What we see in this table is that despite Congress getting poor marks from the American people before each election, there’s just not a case where that anger was taken out on incumbents of both parties equally:

  • In the earliest two “wave” elections in the table, exactly zero incumbents from the party that gained power lost General Elections.
  • In 2008 a few Democrats did lose seats but two of those were cases where Republicans regained seats lost due to scandal in 2006, one was a reversal of a special election result from just months earlier, and one was lost by a Democratic incumbent under federal indictment.
  • In 2010, the only two Republican incumbents to lose in the General Election were the winner of a “scandal seat” from 2008 and another winner of a special election months earlier.

So to return to our initial question, should Democrats take solace in an anti-incumbent mood and the hope that voters will vote out incumbents of bother parties in large numbers to the benefit of the Democratic minority?  The evidence suggests that they shouldn’t.
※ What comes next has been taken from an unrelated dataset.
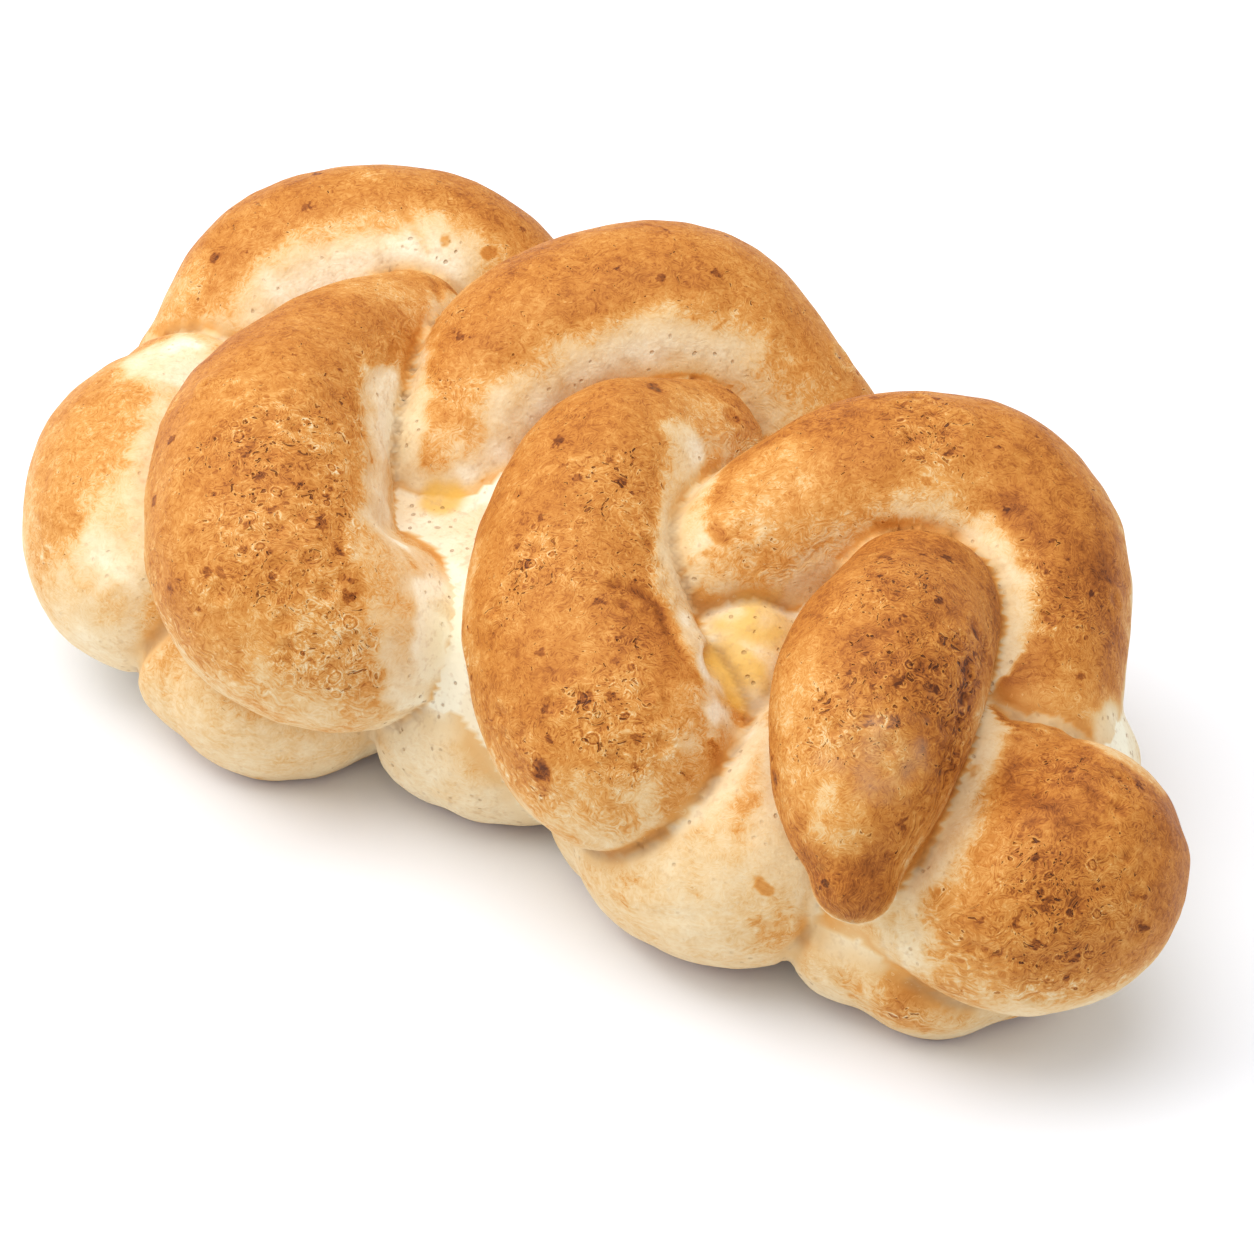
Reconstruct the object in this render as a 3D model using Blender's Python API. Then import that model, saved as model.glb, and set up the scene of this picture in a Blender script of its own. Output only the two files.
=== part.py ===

While the Congressional approval and own-incumbent re-elect numbers are indeed “historic lows” as much of the reporting emphasizes, they are not substantially lower than previous “wave” elections.  Congressional approval is within ten points of where it stood before the last two elections and exactly ten points lower than the 1994 mark.  The own-incumbent re-elect score has dipped below 50%, but it is still within ten points of where it stood in 1994, 2006, and 2008.

Just because something hasn’t happened before doesn’t mean it can’t happen.  But in trying to predict what might happen in 2012, we’re better served by looking at the data from previous elections than we are imagining some kind of outlier electoral event that might benefit Democrats.